Pollution Resistance: Smooth insulation surface minimizes dust accumulation, reducing tracking and erosion risks in polluted environments.

Thermal Aging: Exposure to 100°C (XLPE) or 135°C (EPR) for 10,000 hours results in <20% loss in insulation tensile strength.

Weathering: Combined UV, temperature cycling, and moisture exposure for 5000 hours shows minimal degradation.

Fatigue Resistance: Withstands 100,000 cycles of tension variation (30-70% of maximum operating tension) without failure.

Urban Distribution: Connecting substations to commercial districts and residential complexes, where their insulated design enhances safety in populated areas. They are often installed along roadways and in urban canyons, withstanding pollution and vibration.

Suburban Networks: Used in residential areas with longer spans between poles, reducing the need for frequent maintenance while ensuring reliable power delivery.

Long Span Installations: Crossing valleys, rivers, and remote areas with spans up to 150 meters (using ACS conductors), reducing the number of poles required and lowering installation costs.

Harsh Environment Performance: Withstanding extreme temperatures, high humidity, and agricultural chemicals, ensuring reliable power in farming communities.

Low Maintenance Requirements: Ideal for areas with limited access to maintenance crews, with projected maintenance intervals of 5-7 years versus 1-2 years for bare conductors.

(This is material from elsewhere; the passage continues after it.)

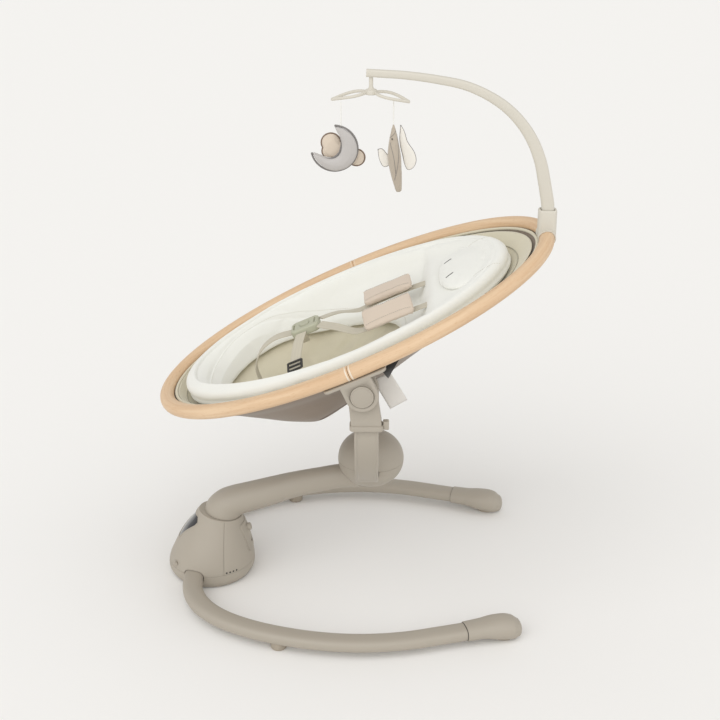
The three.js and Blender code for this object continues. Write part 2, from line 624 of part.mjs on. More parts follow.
function buildSeat() {
  addPart('rim_head_half', rimHalf(1), WOOD_LOOK, seat);
  addPart('rim_foot_half', rimHalf(-1), WOOD_LOOK, seat);

  const over = SHELL_TOP + 6;
  const shell = cut(bowl(0, SHELL_TOP), bowl(SHELL_WALL, over));
  addPart('seat_shell', shell, SHELL_FABRIC, seat);
  const linerInset = SHELL_WALL + GAP;
  const liner = cut(bowl(linerInset, SHELL_TOP), bowl(linerInset + SHELL_WALL, over));
  addPart('seat_liner', liner, LINER_FABRIC, seat);

  // The cushion follows the liner, stands a little over the rim and leaves a well for the child. Its back is
  // stuffed up to just under the rim, where the head lies.
  const under = linerInset + SHELL_WALL + GAP;
  const padX = RIM_X - 15;
  const outlineSize = [innerHalfLength - 38, innerHalfWidth - 18];
  const outline = ovalPlate(padX, 0, ...outlineSize, RIM_Z - 200, RIM_Z + 14, 28);
  const well = ovalPlate(padX + WELL_X, 0, WELL[0], WELL[1], -200, 200, 24);
  const filled = common(bowl(under, RIM_Z + 20), outline);
  const cushion = cut(filled, bowl(under + CUSHION_THICKNESS, RIM_Z + 22), well);
  const back = common(filled, standingSlab(backOutline(), 0, 4 * innerHalfWidth));
  addPart('inlay_cushion', join(cushion, back), CUSHION_FABRIC, seat);
}

function buildHingeCovers() {
  const y = postY();
  const [halfX, halfY] = postHalf();
  const outerY = y - halfY - GAP;
  const innerY = y + halfY + GAP;
  const flangeTop = RIM_Z - RIM_HEIGHT / 2 - GAP;
  const radius = halfX + 2.5;
  const cheek = (y0, y1) => {
    const disc = rod(vec(0, y0, 0), vec(0, y1, 0), radius, 20);
    const neck = block([-radius, radius], [y0, y1], [flangeTop - 6, flangeTop - 1]);
    return join(disc, neck).hull();
  };
  const across = [outerY - CHEEK, innerY + INNER_CHEEK];
  const bridge = block([-radius - 4, radius + 4], across, [flangeTop - 3.2, flangeTop]);
  const flange = block([-52, 52], across, [flangeTop - 3, flangeTop]);
  const clearance = rod(vec(0, outerY, 0), vec(0, innerY, 0), halfX - 1 + RUNNING, 20);
  const pin = rod(vec(0, outerY + 1.5, 0), vec(0, innerY + 1, 0), RECLINE_PIN_RADIUS);
  const holeRadius = RECLINE_BUTTON_RADIUS + RUNNING / 2;
  const buttonHole = rod(vec(0, outerY - 60, 0), vec(0, outerY - RUNNING, 0), holeRadius, 20);
  const cheeks = join(cheek(outerY - CHEEK, outerY), cheek(innerY, innerY + INNER_CHEEK), bridge, flange);
  const fabric = bowl(-GAP, SHELL_TOP + 6);
  addPair('hinge_cover', cut(cheeks, clearance, buttonHole, fabric).add(pin), FRAME_PLASTIC, seat);
  const buttonEnds = [vec(0, outerY - CHEEK - 1.5, 0), vec(0, outerY - RUNNING - 4.6, 0)];
  const button = rod(...buttonEnds, RECLINE_BUTTON_RADIUS, 20);
  addPair('recline_button', button, FRAME_PLASTIC, seat);
}

function buildHarness() {
  // The two shoulder pads hang loose on their straps, both leaning to the child's left.
  const backZ = RIM_Z;
  const strapZ = backZ - 14;
  const [padLength, padWidth, padY] = SHOULDER_PAD;
  const shoulder = (lean) => roundedSlab(padLength, padWidth, 7, -5, 4).rotate([lean, 0, 0]);
  addPart('left_shoulder_pad', shoulder(SHOULDER_LEAN[0]).translate([64, -padY, backZ]), PAD_FABRIC, seat);
  addPart('right_shoulder_pad', shoulder(SHOULDER_LEAN[1]).translate([64, padY, backZ]), PAD_FABRIC, seat);

  const headPad = loft((t) => {
    const round = Math.sqrt(Math.max(0.04, 1 - (2 * t - 1) ** 2));
    const swell = 0.75 + 0.25 * round;
    const z = RIM_Z - CUSHION_BACK_DEPTH + GAP + HEAD_PAD_THICKNESS * t;
    return { centre: vec(212, 0, z), across: vec(52 * swell, 0, 0), up: vec(0, 88 * swell, 0) };
  }, 4, 20, 0.8);
  addPart('head_pad', headPad, CUSHION_FABRIC, seat);

  const buckleAt = vec(-87, 0, RIM_Z + 12);
  const buckle = roundedSlab(26, 21, 8, -7, 7).translate([buckleAt.x, 0, buckleAt.z]);
  const over = (height) => buckleAt.clone().add(vec(0, 0, height));
  const pocket = rod(over(2.5), over(20), BUCKLE_KEY_RADIUS + RUNNING / 2, 24);
  addPart('buckle_body', cut(buckle, pocket), BUCKLE_PLASTIC, seat);
  const key = rod(over(5), over(8.5), BUCKLE_KEY_RADIUS, 24);
  addPart('buckle_button', key, BUCKLE_PLASTIC, seat);

  const strapShape = (points, half, thick, side) => pathLoft(points, side, () => [half, thick], 6, 8, 0.4);
  const crotch = strapShape([
    vec(-205, 0, -9), vec(-200, 0, 22), vec(-178, 0, 47), vec(-146, 0, 58),
    vec(buckleAt.x - 27, 0, buckleAt.z),
  ], 12, 1.2, vec(0, 1, 0));
  addPart('crotch_strap', crotch, WEBBING, seat);
  const waist = strapShape([
    vec(-95, -22, buckleAt.z), vec(-105, -48, buckleAt.z - 10), vec(-118, -82, buckleAt.z - 34),
    vec(-122, -92, buckleAt.z - 60),
  ], 10, 1.2, vec(1, 0, 0));
  addPair('waist_strap', waist, WEBBING, seat);
  const shoulderStrap = strapShape([
    vec(buckleAt.x + 27, -14, buckleAt.z), vec(-30, -34, buckleAt.z - 10), vec(2, -padY + 4, strapZ),
    vec(30, -padY, strapZ - 0.5), vec(64, -padY, strapZ), vec(108, -padY, strapZ - 0.5),
    vec(138, -padY + 2, strapZ - 2),
  ], 1.2, 10, vec(0, 0, 1));
  addPair('shoulder_strap', shoulderStrap, WEBBING, seat);
}

function buildLabel() {
  const plate = new THREE.BoxGeometry(32, 0.8, 58).rotateY(radians(-30));
  addPart('care_label', solid(plate.translate(52, postY() + 26, RECLINE_AXIS[1] - 10)), LABEL);
}

// ---- Toy bar and mobile --------------------------------------------------------------------------------

const archFoot = () => {
  const [x, z] = seatPoint(RIM_X + RIM_HALF_LENGTH, RIM_Z);
  return vec(x, 0, z + RIM_HEIGHT / 2 + 6);
};

function archPoints() {
  const foot = archFoot();
  const reach = foot.x - MOBILE_X + 8;
  const rise = MOBILE_Z + 31 - foot.z;
  const line = [
    [0, 0], [0, 0.06], [0, 0.12], [-0.025, 0.28], [-0.055, 0.43], [-0.1, 0.56], [-0.16, 0.67],
    [-0.245, 0.775], [-0.345, 0.855], [-0.47, 0.92], [-0.62, 0.958], [-0.79, 0.985], [-0.92, 0.995], [-1, 1],
  ];
  return line.map(([across, up]) => vec(foot.x + across * reach, 0, foot.z + up * rise));
}

function buildToyBar() {
  const foot = archFoot();
  const [baseThick, baseDeep] = ARCH_BASE;
  const [tipThick, tipDeep] = ARCH_TIP;
  const sizeAt = (t) => {
    const taper = THREE.MathUtils.smoothstep(t, 0.1, 0.95);
    return [
      THREE.MathUtils.lerp(baseDeep, tipDeep, taper) / 2,
      THREE.MathUtils.lerp(baseThick, tipThick, taper) / 2,
    ];
  };
  const arch = pathLoft(archPoints(), vec(0, 1, 0), sizeAt, 22, 8, 0.5);
  const stemHole = rod(vec(MOBILE_X, 0, MOBILE_Z), vec(MOBILE_X, 0, MOBILE_Z + 29), 3.3 + RUNNING / 2, 16);
  addPart('toy_arch', cut(arch, stemHole), LIGHT_PLASTIC);

  // The clip sits over the rim's head end; the toy bar plugs into its socket.
  const wall = 4.5;
  const halfX = baseThick / 2 + wall;
  const halfY = baseDeep / 2 + wall;
  const clip = roundedSlab(halfX, halfY, 7, foot.z - 20, foot.z + SOCKET_DEPTH).translate([foot.x, 0, 0]);
  const socket = roundedSlab(baseThick / 2 + RUNNING, baseDeep / 2 + RUNNING, 3, foot.z - GAP, foot.z + 60);
  const rim = rimHalf(1, GAP).rotate([0, -SEAT_TILT, 0]).translate([RECLINE_AXIS[0], 0, RECLINE_AXIS[1]]);
  addPart('toy_bar_clip', cut(clip, socket.translate([foot.x, 0, 0]), rim), LIGHT_PLASTIC);
}

// One leaf-shaped loop, from the mobile's middle out along +X, bent down towards its tip.
function leafLoop(angle) {
  const leaf = (inset, over) => {
    const start = 2 + inset * 1.6;
    const end = LEAF_LENGTH - inset * 1.9;
    const bulge = (LEAF_WIDTH / 2 - inset) * 1.33;
    const shape = new THREE.Shape();
    shape.moveTo(start, 0);
    shape.bezierCurveTo(start + 14, bulge, end - 30, bulge, end, 0);
    shape.bezierCurveTo(end - 30, -bulge, start + 14, -bulge, start, 0);
    const options = { depth: LEAF_BAR + 2 * over, bevelEnabled: false, curveSegments: 6 };
    return solid(new THREE.ExtrudeGeometry(shape, options).translate(0, 0, MOBILE_Z - LEAF_BAR / 2 - over));
  };
  const geometry = geometryOf(cut(leaf(0, 0), leaf(LEAF_BAR, 1)));
  const position = geometry.attributes.position;
  for (let i = 0; i < position.count; i += 1) {
    const share = Math.max(0, position.getX(i)) / LEAF_LENGTH;
    position.setZ(i, position.getZ(i) - LEAF_DROOP * share ** 1.5);
  }
  return solid(geometry).rotate([0, 0, angle]).translate([MOBILE_X, 0, 0]);
}

function buildMobile() {
  const hub = rod(vec(MOBILE_X, 0, MOBILE_Z - 4), vec(MOBILE_X, 0, MOBILE_Z + 4), 10, 24);
  const stem = rod(vec(MOBILE_X, 0, MOBILE_Z + 2), vec(MOBILE_X, 0, MOBILE_Z + 28), 3.3, 16);
  addPart('mobile_hanger', join(hub, stem, leafLoop(180), leafLoop(-14)), LIGHT_PLASTIC);
}

// A flat outline in the XZ plane, thickened about a middle in Y.
function standingSlab(shape, middleY, thickness) {
  const options = { depth: thickness, bevelEnabled: false, curveSegments: 10 };
  const geometry = new THREE.ExtrudeGeometry(shape, options).rotateX(Math.PI / 2);
  return solid(geometry.translate(0, middleY + thickness / 2, 0));
}

function buildToys() {
  const y = -14;
  const moonX = -40;
  const moonZ = 819;
  const moonTop = 858;
  const stringX = -31;
  const leafZ = MOBILE_Z - LEAF_BAR / 2 - 10;
  const moonString = rod(vec(stringX, y, moonTop), vec(stringX, y, leafZ - 1.2), STRING_RADIUS, 8);
  addPart('moon_string', moonString, STRING);

  // Crescent: an outer circle's arc and a smaller inner arc, opening up and to the foot end.
  const moon = new THREE.Shape();
  const r = 40;
  moon.absarc(moonX, moonZ, r, radians(80), radians(190), true);
  moon.quadraticCurveTo(moonX - 8, moonZ - 26, moonX + 4, moonZ - 6);
  const horn = radians(80);
  moon.quadraticCurveTo(moonX + 14, moonZ + 12, moonX + r * Math.cos(horn), moonZ + r * Math.sin(horn));
  const moonBody = standingSlab(moon, y, 14);
  addPart('moon_toy', moonBody, MOON_FABRIC);

  const cloudY = y + 7 + GAP + 6;
  const lobes = [[moonX - 12, moonZ + 4, 17], [moonX + 10, moonZ - 10, 18], [moonX + 26, moonZ - 17, 14]];
  const lobe = ([x, z, radius]) => rod(vec(x, cloudY - 6, z), vec(x, cloudY + 6, z), radius, 14);
  const lobeBody = lobes.map(lobe);
  addPart('cloud_toy', join(...lobeBody), CLOUD_FABRIC);

  const birdX = 57;
  const birdTop = 861;
  const birdY = -10;
  const line = [vec(birdX - 2, birdY, birdTop), vec(birdX, birdY, 805), vec(birdX + 8, birdY, 747)];
  const sizes = new THREE.CatmullRomCurve3([
    vec(3, 3, 0), vec(12, 13, 1), vec(14, 16, 2), vec(11, 12, 3), vec(5, 6, 4),
  ]);
  const bird = pathLoft(line, vec(0, 1, 0), (t) => [sizes.getPoint(t).x, sizes.getPoint(t).y], 8, 10);
  addPart('bird_toy', bird, BIRD_FABRIC);
  const birdLeafZ = MOBILE_Z - LEAF_BAR / 2 - 6.2;
  const hangX = birdX - 2;
  const string = rod(vec(hangX, birdY, birdTop + GAP), vec(hangX, birdY, birdLeafZ - 1.2), STRING_RADIUS, 8);
  addPart('bird_string', string, STRING);
}

// ---- Assembly ------------------------------------------------------------------------------------------

buildHousing(buildLegs());
buildDrive();
buildArm();
buildPosts();
buildSeat();
buildHingeCovers();
buildHarness();
buildLabel();
buildToyBar();
buildMobile();
buildToys();

// Stand the object on the floor with its plan centred on the origin.
const bounds = new THREE.Box3().setFromObject(object, true);
const middle = bounds.getCenter(vec(0, 0, 0));
object.position.set(-middle.x, -middle.y, -bounds.min.z);
object.updateMatrixWorld(true);

export default object;
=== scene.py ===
# Electric baby swing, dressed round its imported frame: a greige horseshoe base with a motor housing, one
# tilted swing arm, a yoke with a reclining oval seat in a beech-look rim, and a toy bar with a mobile.
import json
import math

import bmesh
import bpy
import numpy as np
from mathutils import Matrix, Vector, geometry
from mathutils.bvhtree import BVHTree


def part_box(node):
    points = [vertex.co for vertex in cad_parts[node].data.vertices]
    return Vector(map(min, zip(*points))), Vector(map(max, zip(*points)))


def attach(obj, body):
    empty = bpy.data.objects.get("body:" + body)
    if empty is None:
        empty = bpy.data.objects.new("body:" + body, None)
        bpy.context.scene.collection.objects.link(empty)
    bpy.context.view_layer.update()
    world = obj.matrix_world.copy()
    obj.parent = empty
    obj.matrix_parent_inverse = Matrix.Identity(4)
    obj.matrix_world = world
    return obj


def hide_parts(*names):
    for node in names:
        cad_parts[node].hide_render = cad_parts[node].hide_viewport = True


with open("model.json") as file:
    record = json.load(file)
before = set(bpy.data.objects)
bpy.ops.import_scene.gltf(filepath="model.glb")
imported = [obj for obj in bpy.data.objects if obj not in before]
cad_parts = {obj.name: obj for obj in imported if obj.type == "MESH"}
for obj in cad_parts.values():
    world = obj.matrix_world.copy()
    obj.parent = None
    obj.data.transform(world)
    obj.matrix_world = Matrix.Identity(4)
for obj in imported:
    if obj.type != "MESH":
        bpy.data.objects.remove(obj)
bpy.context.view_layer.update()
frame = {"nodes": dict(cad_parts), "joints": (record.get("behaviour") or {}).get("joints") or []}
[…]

Industrial Zones: Powering factories, refineries, and manufacturing facilities, where chemical resistance and flame-retardant options provide additional safety.

Wind Farms: Connecting wind turbines to collection substations, withstanding vibrational stress and variable weather conditions.

Solar Parks: Transmitting power from solar arrays to grid connection points, withstanding high temperatures and UV exposure.